• Task prompt: For every line in the records that has the word "starts", make a copy.

• Data listing:
+ + + + + + +

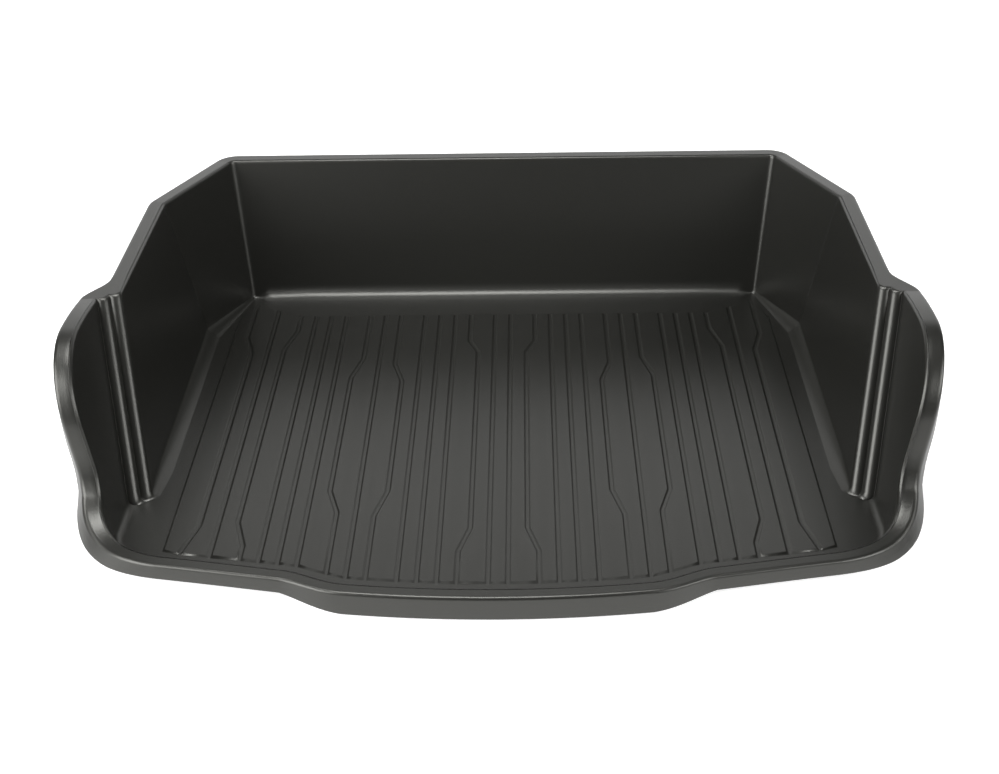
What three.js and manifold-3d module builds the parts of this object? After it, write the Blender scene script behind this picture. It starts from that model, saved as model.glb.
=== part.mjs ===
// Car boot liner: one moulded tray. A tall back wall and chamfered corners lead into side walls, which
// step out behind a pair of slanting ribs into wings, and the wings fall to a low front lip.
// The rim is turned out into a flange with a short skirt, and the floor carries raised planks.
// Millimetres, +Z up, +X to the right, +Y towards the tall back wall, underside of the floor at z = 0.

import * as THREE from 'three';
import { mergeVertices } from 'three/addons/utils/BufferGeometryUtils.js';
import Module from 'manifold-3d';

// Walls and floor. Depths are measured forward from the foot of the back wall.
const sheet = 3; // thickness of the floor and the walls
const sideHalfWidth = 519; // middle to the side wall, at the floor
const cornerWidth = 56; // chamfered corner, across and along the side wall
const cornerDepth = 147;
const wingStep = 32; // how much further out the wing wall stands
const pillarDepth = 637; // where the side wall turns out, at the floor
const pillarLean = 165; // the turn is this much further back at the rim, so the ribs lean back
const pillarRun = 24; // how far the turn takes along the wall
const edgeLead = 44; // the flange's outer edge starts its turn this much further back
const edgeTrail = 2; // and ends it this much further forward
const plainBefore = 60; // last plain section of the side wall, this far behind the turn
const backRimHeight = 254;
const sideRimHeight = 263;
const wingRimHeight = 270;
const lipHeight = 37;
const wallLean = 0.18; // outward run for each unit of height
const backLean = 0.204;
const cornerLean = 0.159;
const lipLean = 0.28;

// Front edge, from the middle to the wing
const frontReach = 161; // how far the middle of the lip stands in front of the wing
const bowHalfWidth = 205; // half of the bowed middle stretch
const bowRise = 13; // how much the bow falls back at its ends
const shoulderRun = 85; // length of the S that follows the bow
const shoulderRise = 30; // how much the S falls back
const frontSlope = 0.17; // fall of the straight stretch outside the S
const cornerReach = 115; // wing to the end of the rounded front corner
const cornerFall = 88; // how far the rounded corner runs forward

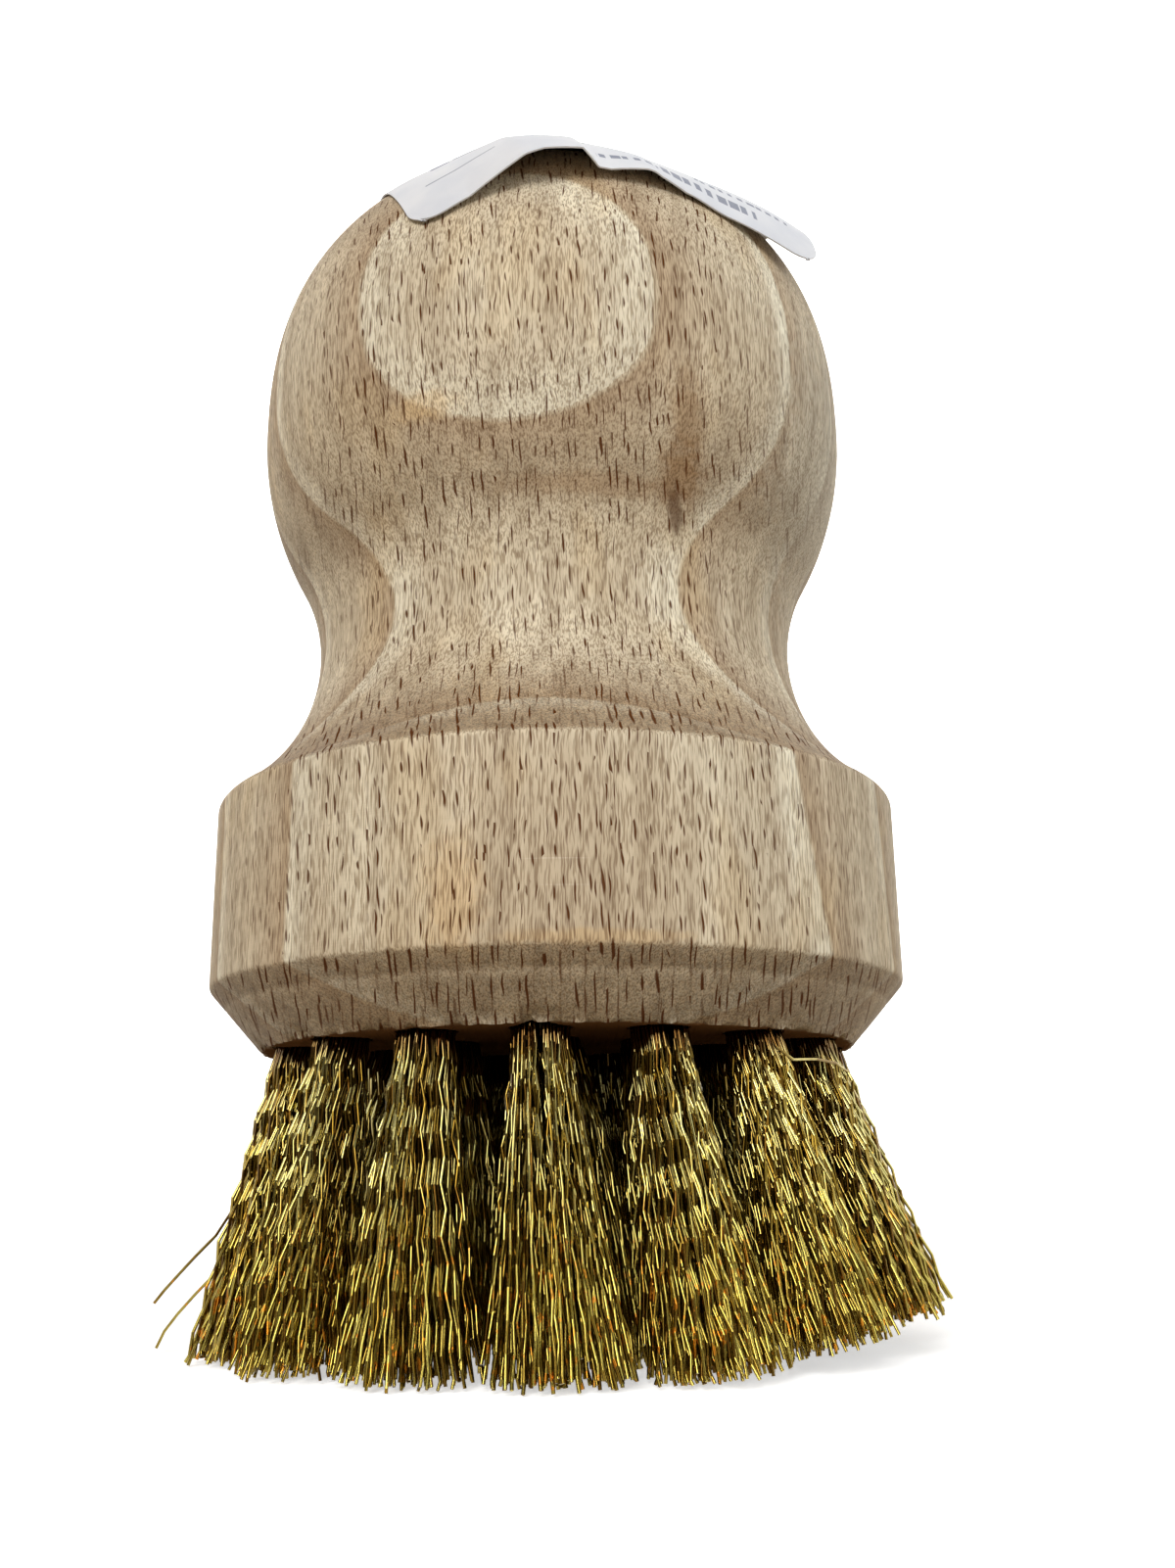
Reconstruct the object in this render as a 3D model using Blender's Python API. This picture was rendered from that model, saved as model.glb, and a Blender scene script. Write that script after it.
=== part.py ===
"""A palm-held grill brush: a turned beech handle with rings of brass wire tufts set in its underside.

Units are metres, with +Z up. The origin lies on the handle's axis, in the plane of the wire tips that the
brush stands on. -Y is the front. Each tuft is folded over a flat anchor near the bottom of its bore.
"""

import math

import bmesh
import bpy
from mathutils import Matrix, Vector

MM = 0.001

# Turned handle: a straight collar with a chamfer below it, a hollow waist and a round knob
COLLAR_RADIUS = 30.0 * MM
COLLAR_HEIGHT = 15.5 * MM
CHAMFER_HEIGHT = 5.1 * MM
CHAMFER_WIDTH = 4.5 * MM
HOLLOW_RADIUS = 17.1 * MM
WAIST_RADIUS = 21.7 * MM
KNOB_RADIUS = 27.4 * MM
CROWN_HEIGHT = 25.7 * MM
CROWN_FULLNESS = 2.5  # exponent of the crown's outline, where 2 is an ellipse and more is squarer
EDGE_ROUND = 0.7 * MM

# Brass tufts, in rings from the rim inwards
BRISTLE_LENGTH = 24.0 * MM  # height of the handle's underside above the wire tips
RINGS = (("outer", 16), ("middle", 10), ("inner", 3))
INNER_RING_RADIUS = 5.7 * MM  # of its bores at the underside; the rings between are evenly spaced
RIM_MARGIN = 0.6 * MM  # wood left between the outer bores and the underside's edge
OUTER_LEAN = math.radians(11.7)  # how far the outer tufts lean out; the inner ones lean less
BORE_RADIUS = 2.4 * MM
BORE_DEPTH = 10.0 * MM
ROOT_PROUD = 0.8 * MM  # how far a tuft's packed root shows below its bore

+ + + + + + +

• Task result:
What three.js and manifold-3d module builds the parts of this object? After it, write the Blender scene script behind this picture. It starts from that model, saved as model.glb.
const edgeLead = 44; // the flange's outer edge starts its turn this much further back